I've never read Ann Patchett before, but based on Commonwealth, I'd happily go back for more. Reading other reviews, this kind of family drama doesn't seem to be Patchett's usual oeuvre (and from reading these other reviews I've learned that this is the first time she's written about her own family dramas), but even without prior exposure it's plain to see that this book is a mature work by a talented author. Although the line-by-line writing didn't dazzle me (something I usually insist on to grant four-plus stars), the construction and overall effect of the narrative definitely pushes my reading experience from “like” to “love”. As it was the surprises along the way that most delighted me, I'll try hard to not reveal any spoilers, but it would probably be better for any potential readers to go into this book as cold as I did. 
The six children held in common one overarching principle that cast their potential dislike for one another down to the bottom of the minor leagues: they disliked their parents. They hated them.
Commonwealth might almost be thought of as a collection of related short stories, each long chapter being a self-contained vignette plucked from the narratives of two entwined families. As the book begins, Fix and Beverly Keating are hosting a christening party for their daughter Franny when Bert Cousins arrives, uninvited and barely known to the host, with a large bottle of gin and a desire to escape the Sunday afternoon family time expected of him by his pregnant wife and three young children. As the reader is thrown into the medias res of a scorching afternoon full of characters we'll only barely glimpse before moving on, the brief spotlight shone upon Beverly – is she, in her yellow sundress and French twist, really the most beautiful woman anyone there would have seen in real life? – and on boyish Bert in his shirtsleeves – compliantly hand-squeezing every orange plucked from every neighbourhood tree – alerts (alarms?) the reader that something transformative is afoot; yet it all ends so gently and innocently. This opening salvo was a perfectly glittering and satisfying introduction, so I was totally jarred when the next chapter is fifty years in the future, and in a conversation about the events of that first chapter between Franny and Fix, she says to her father, “Hey, you never told me that part of the story before”, and reveals that everything might not have been as it seemed. In this way, each chapter concerns family stories (as they happen or in retrospect), and often, a character will remark this this is the first time she's hearing of something or noting when it was he first learned something that was assumed to have been a family secret. 
All the stories go with you, Franny thought, closing her eyes. All the things I didn’t listen to, won’t remember, never got right, wasn’t around for. All the ways to get to Torrance.
On the other hand, a chapter about the six young children wanting to go to the lake while their parents are napping starts as a foreboding tale – A gun? A bottle of gin? A baggie of Benadryl? – and I was intensely interested to know what was going to happen. The fact that it all turns out fine is a huge misdirection for when later these same elements – the gun, the gin, the Benadryl – lead to a tragedy. It takes the entire book to circle back and fill in the details of the fateful afternoon that would change everyone's lives; and again, this leads to an examination of family stories and who knows what and who can keep a secret.

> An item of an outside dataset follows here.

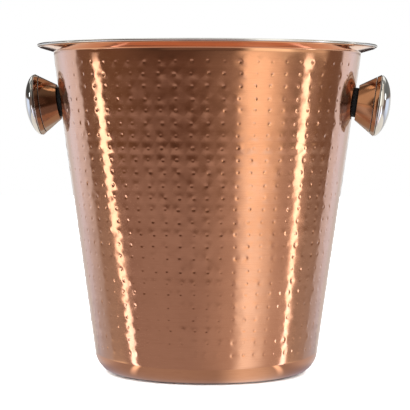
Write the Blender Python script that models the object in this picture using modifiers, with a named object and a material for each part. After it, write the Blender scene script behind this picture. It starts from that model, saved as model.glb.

“There’s no protecting anyone,” Fix said, and reached over from his wheelchair to put his hand on hers. “Keeping people safe is a story we tell ourselves.” 
And here's the spoilerish bit that I didn't see coming but is nagging at me to be acknowledged (forewarned!): When she's in her twenties – freshly dropped out of Law School and at loose ends – Franny meets and becomes involved with Leon Posner; a famous ageing novelist whose work Franny had studied intensely as an English Major undergrad. Over time, Franny tells Leon the story of her tumultuous childhood – including the details of the tragedy that the children swore to keep secret – and although she wasn't totally surprised when he used her story as inspiration for his next novel, entitled “Commonwealth”, the book's release has a not unexpected impact on her siblings. Since, as already noted, this is the first of Patchett's own novels in which she uses the details of her own tumultuous childhood, it's hard to tell if the use of the Leon character is more apology or explanation: when it comes to family stories, who owns them? Is all of fiction a type of exploitation? When one of the (now adult) children confronts Leon for depicting him without permission, the author is adamant that even if all of the details are lifted directly from Albie's childhood, the resulting story is a product of his own imagination. There's something to think on further there. And a quibble: it's stated that neither Fix or Teresa ever read the book or saw the incriminating part of the movie (although Jeanette apparently told her mother the truth years earlier), but it's never noted one way or the other whether Beverly or Bert discovered the truth about the tragedy because of Leon's book; any fallout would seem to have been an important part of the family stories, but it's totally absent. Did not even one friend or relative of the parents ever stumble across an award-winning novel written by Franny's one-time lover, recognise the part of the story they would have known, and think to comment, “That's a heck of a thing that actually happened that day”?
Life, Teresa knew by now, was a series of losses. It was other things too, better things, but the losses were as solid and dependable as the earth itself.
And that's the thing about family stories: it's the losses and hardships that make for the best storytelling, and the circular nature in which Patchett brings the full narrative of these to light in Commonwealth is a fine bit of craftsmanship. I was never bored – often intensely interested – and she had much of interest to say about families and relationships and all the ways we fail each other. I will definitely pick her up again.